El enfrentamiento comercial y arancelario ha amainado y no suenan tambores de guerra en ese peligroso territorio de las relaciones entre la Casa Blanca de Washington y el Zhongnanha, sede del del gobierno en Pekín. El viejo zorro Joe Biden y el pragmático Xi Jinping se han dado una tregua prudente de tanteo. Sin embargo, los halcones de ambos bandos comienzan a sospechar que se acerca un periodo de guerra fría y crecientes tensiones entre las dos superpotencias, y los expertos formulan sus iniciales especulaciones. Según el almirante recientemente jubilado James Stavridis, Comandante Supremo de la OTAN y durante muchos años estratega del Pentágono en en Pacífico, el equilibrio impuesto por el temor a una confrontación bélica ha mantenido en la lejanía un posible guerra entre Estados Unidos y China.
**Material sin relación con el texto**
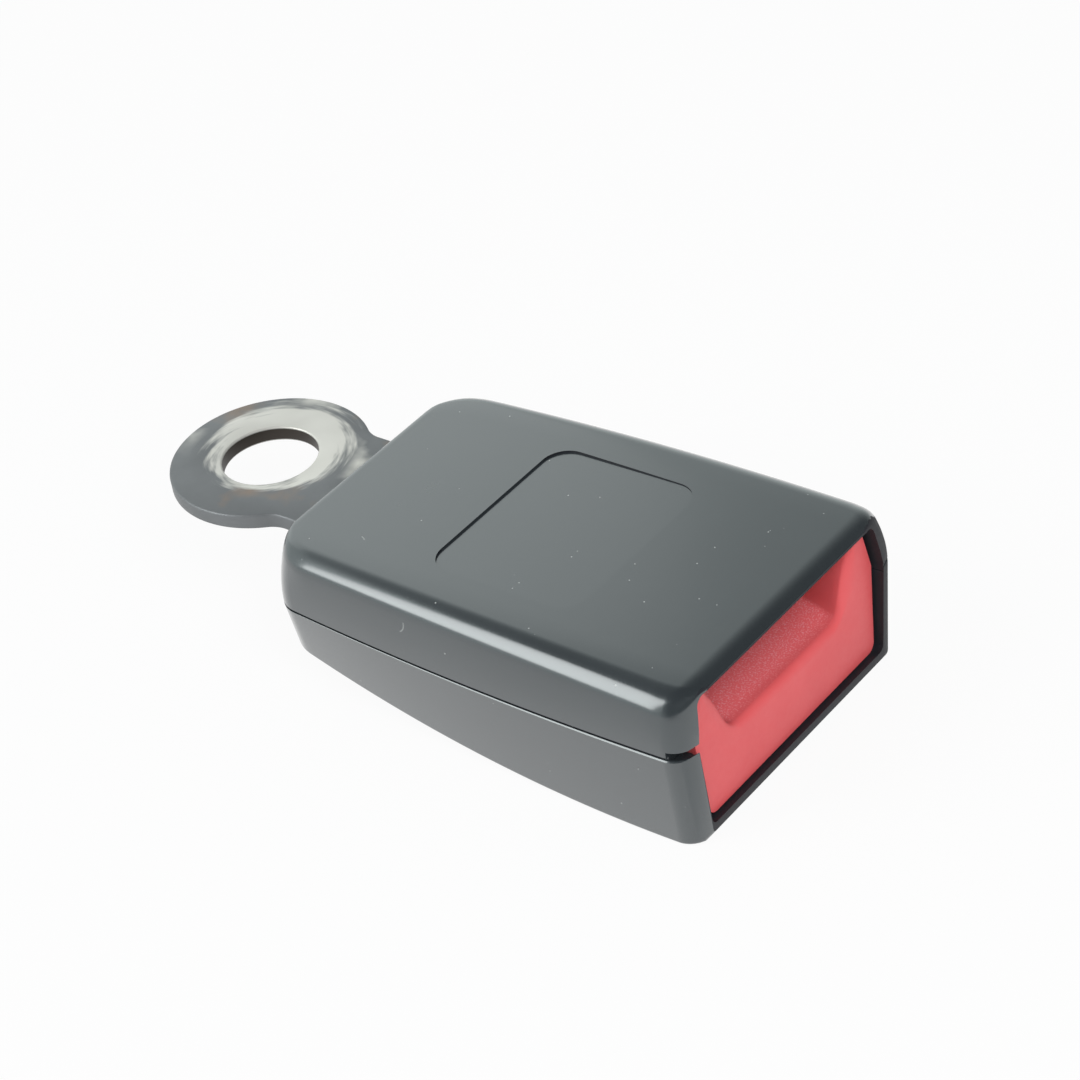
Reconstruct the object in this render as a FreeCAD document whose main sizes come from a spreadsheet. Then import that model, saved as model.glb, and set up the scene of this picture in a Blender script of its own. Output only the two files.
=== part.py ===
import FreeCAD, Part
import math
import os
import Sketcher

# Seat belt buckle with a press button, on a short steel anchor plate.
# +X runs from the anchor bolt to the mouth where the tongue enters, +Z out of the
# flat side of the housing. The origin is the centre of the anchor bolt hole, half
# way through the plate. Depths are counted downwards from that middle plane.

Vector = FreeCAD.Vector

SIZES = [
    # Anchor plate and its two rivets
    ("hole_radius", 6.0),
    ("eye_radius", 12.4),
    ("plate_thickness", 2.0),
    ("neck_half_width", 9.2),
    ("neck_fillet", 5.0),
    ("shoulder_start", 18.6),
    ("shoulder_edge", 3.8),
    ("rivet_edge", 4.6),
    ("rivet_radius", 2.0),
    ("rivet_head_radius", 3.1),
    ("rivet_crown_radius", 1.55),
    ("rivet_head_rise", 1.2),
    ("rivet_foot_radius", 2.8),
    ("rivet_foot_rise", 0.8),
    # Housing form
    ("housing_rear", 15.4),
    ("housing_front", 76.6),
    ("rear_side_room", 5.25),
    ("front_side_room", 7.7),
    ("side_bow", 0.67),
    ("parting_depth", 2.95),
    ("top_height", 4.73),
    ("top_crown", 0.42),
    ("top_draw_rear", 0.68),
    ("top_draw_front", 1.13),
    ("bottom_draw_rear", 1.11),
    ("bottom_draw_front", 1.1),
    ("rear_lean", 0.3),
    ("front_lean", 0.5),
    ("belly_rear", 9.59),
    ("belly_middle", 14.77),
    ("belly_front", 15.7),
    ("top_edge_radius", 2.76),
    ("bottom_edge_radius", 0.5),
    ("rear_corner_radius", 3.5),
    ("front_corner_radius", 2.9),
    ("front_roll_radius", 3.3),
    ("front_roll_length", 1.8),
    ("outer_spans", 6),
    ("wall_top", 1.6),
    ("wall_side", 2.2),
    ("wall_rear", 2.2),
    ("wall_bottom", 1.6),
    ("joint_gap", 0.12),
    ("rim_lip_height", 1.2),
    ("rim_lip_thickness", 0.9),
    ("mouth_depth", 5.0),
    ("mouth_side_wall", 2.9),
    ("mouth_bottom_wall", 1.6),
    ("mouth_lip_wall", 0.35),
    ("panel_start", 36.3),
    ("panel_end", 57.0),
    ("panel_half_width", 13.1),
    ("panel_corner_radius", 3.0),
    ("panel_sink", 0.35),
    # Frame
    ("frame_front", 59.4),
    ("frame_half_width", 13.6),
    ("frame_thickness", 1.8),
    ("frame_bend_radius", 2.2),
    ("flange_corner_radius", 3.4),
    ("channel_height", 2.6),
    ("flange_depth", 9.6),
    ("flange_step", 37.6),
    ("flange_slope", 2.6),
    ("window_front", 51.6),
    ("window_half_width", 7.2),
    ("slot_half_width", 1.6),
    # Latch and its pin
    ("pivot_position", 28.0),
    ("pivot_depth", 7.5),
    ("pin_radius", 1.5),
    ("pin_end", 1.2),
    ("clip_radius", 2.3),
    ("clip_thickness", 0.5),
    ("clip_groove", 0.4),
    ("clip_opening", 0.92),
    ("knuckle_radius", 2.4),
    ("latch_thickness", 2.0),
    ("latch_gap", 0.25),
    ("latch_fork", 5.6),
    ("latch_fork_end", 33.0),
    ("nose_rear", 46.0),
    ("nose_crest", 1.6),
    ("nose_front", 50.4),
    ("nose_half_width", 6.6),
    ("nose_reach", 1.1),
    ("ear_rear", 42.0),
    ("ear_front", 45.6),
    ("latch_spring_position", 38.6),
    ("latch_spring_radius", 3.4),
    ("latch_spring_top_radius", 2.2),
    ("latch_angle", 12.0),
    # Ejector
    ("ejector_front", 45.6),
    ("ejector_length", 8.0),
    ("ejector_half_width", 4.8),
    ("ejector_nose_radius", 1.15),
    ("ejector_travel", 8.0),
    ("ejector_key_inset", 4.4),
    ("ejector_key_length", 2.4),
    ("ejector_spring_radius", 1.15),
    ("ejector_seat_length", 3.2),
    ("ejector_rod", 4.0),
    ("ejector_rod_gap", 0.8),
    ("ejector_rod_radius", 0.55),
    ("ejector_cap_half", 3.2),
    ("ejector_cap_rise", 1.15),
    # Button
    ("button_front", 75.4),
    ("button_block", 8.9),
    ("button_gap", 0.35),
    ("button_side_gap", 0.75),
    ("button_ceiling_gap", 0.3),
    ("button_travel", 6.0),
    ("button_bottom_radius", 1.2),
    ("button_wall", 1.8),
    ("scoop_under_wall", 1.2),
    ("scoop_front_depth", 6.85),
    ("scoop_floor_edge", 9.05),
    ("scoop_corner_edge", 6.25),
    ("scoop_corner_rise", 1.55),
    ("scoop_side_edge", 3.35),
    ("scoop_side_rise", 4.65),
    ("scoop_top_edge", 2.45),
    ("lip_length", 0.4),
    ("lip_floor_edge", 7.25),
    ("lip_corner_edge", 6.45),
    ("lip_corner_rise", 1.05),
    ("lip_side_edge", 5.05),
    ("lip_side_rise", 5.05),
    ("lip_top_edge", 2.65),
    ("arm_rear", 38.0),
    ("arm_gap", 0.6),
    ("arm_thickness", 2.7),
    ("arm_top_depth", 1.6),
    ("stop_lug_rear", 52.0),
    ("stop_lug_length", 1.8),
    ("stop_lug_rise", 1.9),
    # Button springs and their guide pins
    ("spring_inset", 1.3),
    ("spring_depth", 3.8),
    ("button_spring_radius", 1.5),
    ("spring_wire", 0.5),
    ("guide_radius", 0.75),
    ("guide_collar", 0.9),
    ("guide_tip", 34.2),
    ("seat_rear", 21.8),
    ("seat_front", 25.2),
    # Tongue guide, pad and ribs
    ("guide_wedge_rear", 55.9),
    ("guide_wedge_front", 68.0),
    ("guide_wedge_toe", 61.8),
    ("guide_wedge_half", 11.4),
    ("pad_rear", 19.0),
    ("pad_half_width", 7.5),
    ("rib_thickness", 1.4),
    ("hold_rib_row", 9.6),
    ("hold_rib_rear", 38.0),
    # Fits
    ("slide_gap", 0.15),
    ("running_gap", 0.05),
    ("seat_gap", 0.05),
    ("free_gap", 0.3),
    ("cut_over", 1.0),
]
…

Sin embargo, la guerra fría está servida, sostiene el almirante en un artículo publicado en una revista militar: «Nadie puede ganar hoy una guerra total, y el mejor modo de evitarla es convencer al enemigo de que tiene mucho que perder o que será el principal derrotado».
El reglamento bélico de Sun Tzu, el primer estratega que aconsejó el uso de espías antes de la batalla en su famoso Tratado del Arte de la Guerra, aconseja «vencer al enemigo sin derramar sangre». Desde las iniciales navegaciones chinas hacia occidente, hace seis siglos, hasta la Guerra del opio de los ingleses para doblegar al dragón chino, la conquista de aquel gran imperio oriental fue un espectáculo de grandes ambiciones bélicas. Una de ellas la alimentó el misionero agustino Martín de Rada, en carta desde Filipinas que le llegó al rey Felipe II en 1569: «la gente de China no es nada belicosa y su confianza está en la multitud de su gente y en la fortaleza de las murallas… Y así creo que, mediante Dios, fácilmente y no con mucha gente serán sujetados».
China, imperio del dragón al fin despierto, mantenía entonces su atractivo de tierra lejana, misteriosa y deseada, imperio ancestral cuyos científicos conocieron la redondez de la tierra antes que Eratóstenes. Hoy los investigadores chinos se entregan a la manipulación de virus con potencial pandémico y logran avances espectaculares, pero esos complejos organismos pueden convertirse en bombas nucleares bacteriológicas.